[Dataset extract]
>> start

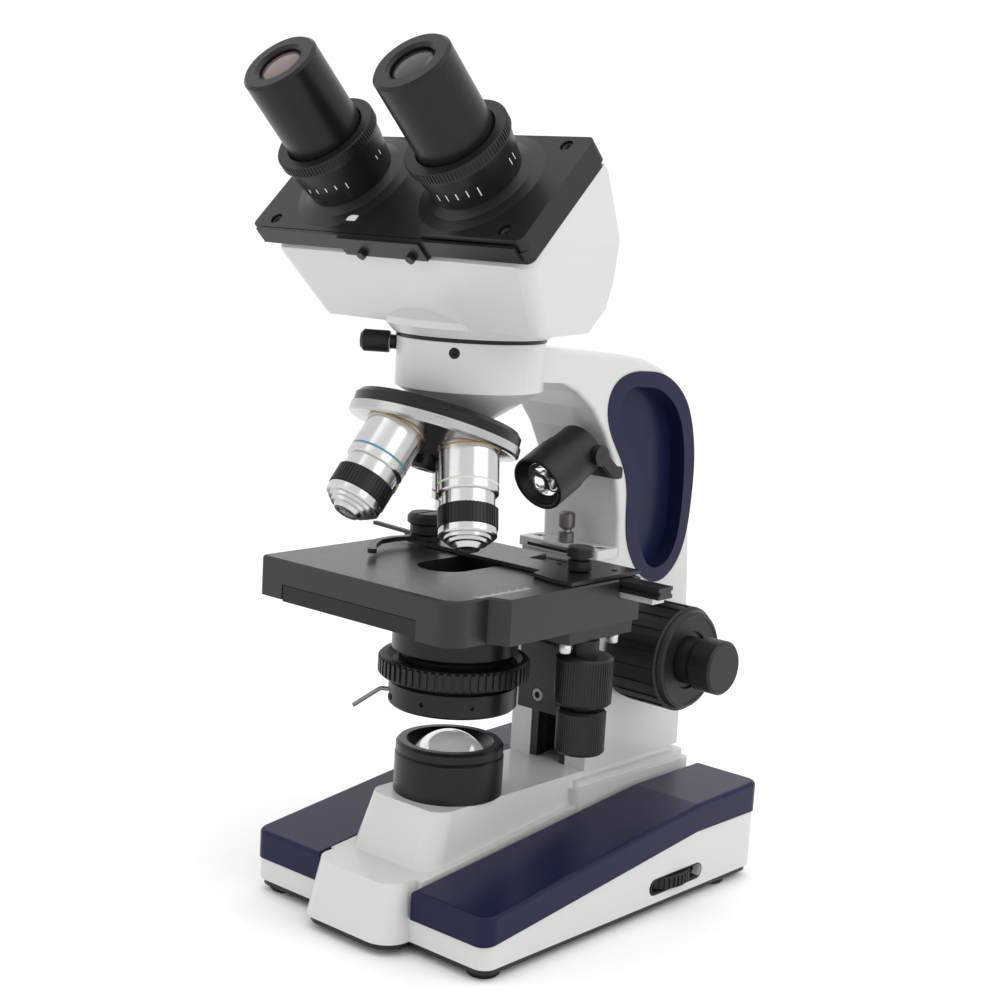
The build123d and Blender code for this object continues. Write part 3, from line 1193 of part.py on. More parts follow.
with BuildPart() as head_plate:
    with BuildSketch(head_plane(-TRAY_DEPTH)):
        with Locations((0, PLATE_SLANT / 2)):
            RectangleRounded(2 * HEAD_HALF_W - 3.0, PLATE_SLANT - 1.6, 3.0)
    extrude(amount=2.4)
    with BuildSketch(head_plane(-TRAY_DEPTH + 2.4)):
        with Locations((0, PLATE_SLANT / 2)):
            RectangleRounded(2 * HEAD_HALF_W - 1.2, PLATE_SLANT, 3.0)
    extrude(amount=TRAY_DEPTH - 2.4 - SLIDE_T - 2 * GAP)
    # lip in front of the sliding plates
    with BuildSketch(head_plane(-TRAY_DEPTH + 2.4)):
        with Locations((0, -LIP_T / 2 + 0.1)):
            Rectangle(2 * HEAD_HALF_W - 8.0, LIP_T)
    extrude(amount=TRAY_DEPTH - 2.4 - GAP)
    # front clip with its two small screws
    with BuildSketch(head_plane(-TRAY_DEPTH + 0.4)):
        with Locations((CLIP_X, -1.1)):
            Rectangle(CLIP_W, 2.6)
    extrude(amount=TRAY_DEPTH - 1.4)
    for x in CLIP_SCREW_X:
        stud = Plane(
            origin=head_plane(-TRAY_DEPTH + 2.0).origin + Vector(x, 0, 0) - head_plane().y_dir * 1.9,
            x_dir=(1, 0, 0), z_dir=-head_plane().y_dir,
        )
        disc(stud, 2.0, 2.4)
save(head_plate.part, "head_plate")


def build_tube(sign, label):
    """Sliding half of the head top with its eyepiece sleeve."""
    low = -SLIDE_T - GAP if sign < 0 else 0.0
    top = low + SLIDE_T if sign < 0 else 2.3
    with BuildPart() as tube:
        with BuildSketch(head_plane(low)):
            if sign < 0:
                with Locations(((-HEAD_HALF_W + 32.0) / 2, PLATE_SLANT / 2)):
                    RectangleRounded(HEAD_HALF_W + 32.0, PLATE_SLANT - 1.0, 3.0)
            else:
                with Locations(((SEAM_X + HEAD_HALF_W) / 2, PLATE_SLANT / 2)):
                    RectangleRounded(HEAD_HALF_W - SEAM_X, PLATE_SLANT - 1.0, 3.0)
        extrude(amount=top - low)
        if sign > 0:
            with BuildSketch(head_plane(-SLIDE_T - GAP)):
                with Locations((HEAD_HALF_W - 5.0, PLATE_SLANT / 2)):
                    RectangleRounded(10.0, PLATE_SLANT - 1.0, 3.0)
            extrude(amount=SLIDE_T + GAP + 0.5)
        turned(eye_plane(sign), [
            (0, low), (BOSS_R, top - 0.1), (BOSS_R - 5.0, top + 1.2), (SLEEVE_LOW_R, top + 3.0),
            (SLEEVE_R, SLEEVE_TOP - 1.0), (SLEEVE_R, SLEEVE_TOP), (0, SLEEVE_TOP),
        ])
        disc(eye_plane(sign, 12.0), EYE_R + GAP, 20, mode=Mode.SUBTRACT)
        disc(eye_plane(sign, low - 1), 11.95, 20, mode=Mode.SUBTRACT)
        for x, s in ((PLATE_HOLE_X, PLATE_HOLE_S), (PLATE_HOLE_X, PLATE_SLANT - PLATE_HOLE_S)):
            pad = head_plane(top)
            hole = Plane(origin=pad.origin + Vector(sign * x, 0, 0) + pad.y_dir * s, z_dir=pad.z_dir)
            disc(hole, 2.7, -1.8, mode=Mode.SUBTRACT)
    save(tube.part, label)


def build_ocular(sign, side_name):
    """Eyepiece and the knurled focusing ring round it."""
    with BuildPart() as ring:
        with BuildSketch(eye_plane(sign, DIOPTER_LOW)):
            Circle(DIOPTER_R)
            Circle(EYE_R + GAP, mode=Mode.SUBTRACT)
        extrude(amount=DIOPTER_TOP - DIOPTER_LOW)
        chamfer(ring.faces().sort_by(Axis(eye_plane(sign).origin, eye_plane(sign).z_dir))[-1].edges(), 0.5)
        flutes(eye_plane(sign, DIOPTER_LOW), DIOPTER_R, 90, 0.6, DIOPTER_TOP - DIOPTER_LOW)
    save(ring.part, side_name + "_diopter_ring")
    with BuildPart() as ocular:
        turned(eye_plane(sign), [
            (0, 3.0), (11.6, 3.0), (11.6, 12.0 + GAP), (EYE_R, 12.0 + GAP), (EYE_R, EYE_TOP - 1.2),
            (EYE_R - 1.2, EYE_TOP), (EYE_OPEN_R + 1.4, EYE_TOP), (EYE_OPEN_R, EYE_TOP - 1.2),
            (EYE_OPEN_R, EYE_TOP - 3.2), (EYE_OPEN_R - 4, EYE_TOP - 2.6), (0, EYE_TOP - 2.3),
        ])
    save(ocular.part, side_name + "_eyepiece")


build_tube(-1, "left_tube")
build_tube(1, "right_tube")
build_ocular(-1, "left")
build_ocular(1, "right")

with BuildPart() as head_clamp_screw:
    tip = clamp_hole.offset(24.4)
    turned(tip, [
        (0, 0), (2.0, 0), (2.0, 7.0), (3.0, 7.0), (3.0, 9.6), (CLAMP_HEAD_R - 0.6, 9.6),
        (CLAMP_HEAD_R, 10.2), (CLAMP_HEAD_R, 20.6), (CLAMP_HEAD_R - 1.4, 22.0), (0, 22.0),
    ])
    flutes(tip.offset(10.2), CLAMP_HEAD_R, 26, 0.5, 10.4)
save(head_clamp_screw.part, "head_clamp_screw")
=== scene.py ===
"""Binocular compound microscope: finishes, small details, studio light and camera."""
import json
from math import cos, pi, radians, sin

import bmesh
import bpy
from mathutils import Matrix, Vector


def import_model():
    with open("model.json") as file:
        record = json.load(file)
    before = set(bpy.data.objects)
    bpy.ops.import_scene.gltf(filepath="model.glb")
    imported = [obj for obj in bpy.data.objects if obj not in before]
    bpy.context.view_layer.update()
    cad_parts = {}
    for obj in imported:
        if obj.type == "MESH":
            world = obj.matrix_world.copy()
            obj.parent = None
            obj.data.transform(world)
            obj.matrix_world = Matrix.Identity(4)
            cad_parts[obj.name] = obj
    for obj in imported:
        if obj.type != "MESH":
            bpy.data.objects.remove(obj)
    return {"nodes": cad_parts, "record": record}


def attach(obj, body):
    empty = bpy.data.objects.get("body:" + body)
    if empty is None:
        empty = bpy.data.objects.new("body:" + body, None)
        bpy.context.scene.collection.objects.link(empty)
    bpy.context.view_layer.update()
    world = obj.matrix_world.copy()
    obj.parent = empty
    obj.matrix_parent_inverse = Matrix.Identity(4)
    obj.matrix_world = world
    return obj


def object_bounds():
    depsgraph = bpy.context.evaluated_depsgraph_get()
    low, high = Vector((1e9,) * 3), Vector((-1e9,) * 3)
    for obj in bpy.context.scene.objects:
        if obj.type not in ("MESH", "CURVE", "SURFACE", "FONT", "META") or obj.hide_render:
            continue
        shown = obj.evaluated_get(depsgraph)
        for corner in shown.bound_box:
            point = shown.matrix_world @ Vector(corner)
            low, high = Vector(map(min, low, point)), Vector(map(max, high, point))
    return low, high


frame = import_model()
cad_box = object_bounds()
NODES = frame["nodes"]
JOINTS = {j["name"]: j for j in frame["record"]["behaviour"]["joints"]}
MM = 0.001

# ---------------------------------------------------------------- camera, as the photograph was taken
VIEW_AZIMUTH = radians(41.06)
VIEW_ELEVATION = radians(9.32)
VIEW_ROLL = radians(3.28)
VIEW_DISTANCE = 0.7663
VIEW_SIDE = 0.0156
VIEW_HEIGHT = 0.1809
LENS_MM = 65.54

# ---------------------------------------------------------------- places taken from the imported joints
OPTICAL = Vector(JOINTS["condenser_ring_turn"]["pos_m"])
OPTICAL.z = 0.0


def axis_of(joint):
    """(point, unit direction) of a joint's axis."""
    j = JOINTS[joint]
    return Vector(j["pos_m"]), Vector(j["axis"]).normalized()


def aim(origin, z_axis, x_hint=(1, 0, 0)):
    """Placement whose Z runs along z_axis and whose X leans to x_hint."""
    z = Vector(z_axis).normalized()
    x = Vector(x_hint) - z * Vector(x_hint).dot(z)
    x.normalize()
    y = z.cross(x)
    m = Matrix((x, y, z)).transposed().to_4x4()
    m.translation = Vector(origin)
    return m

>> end

[Exercise] Write out exactly the lines running from the line containing "flutes(tip.offset(10.2), CLAMP_HEAD_R, 26, 0.5, 10.4)" to the line containing "obj.matrix_world = world", with both of those lines included.

[Response]
    flutes(tip.offset(10.2), CLAMP_HEAD_R, 26, 0.5, 10.4)
save(head_clamp_screw.part, "head_clamp_screw")
=== scene.py ===
"""Binocular compound microscope: finishes, small details, studio light and camera."""
import json
from math import cos, pi, radians, sin

import bmesh
import bpy
from mathutils import Matrix, Vector


def import_model():
    with open("model.json") as file:
        record = json.load(file)
    before = set(bpy.data.objects)
    bpy.ops.import_scene.gltf(filepath="model.glb")
    imported = [obj for obj in bpy.data.objects if obj not in before]
    bpy.context.view_layer.update()
    cad_parts = {}
    for obj in imported:
        if obj.type == "MESH":
            world = obj.matrix_world.copy()
            obj.parent = None
            obj.data.transform(world)
            obj.matrix_world = Matrix.Identity(4)
            cad_parts[obj.name] = obj
    for obj in imported:
        if obj.type != "MESH":
            bpy.data.objects.remove(obj)
    return {"nodes": cad_parts, "record": record}


def attach(obj, body):
    empty = bpy.data.objects.get("body:" + body)
    if empty is None:
        empty = bpy.data.objects.new("body:" + body, None)
        bpy.context.scene.collection.objects.link(empty)
    bpy.context.view_layer.update()
    world = obj.matrix_world.copy()
    obj.parent = empty
    obj.matrix_parent_inverse = Matrix.Identity(4)
    obj.matrix_world = world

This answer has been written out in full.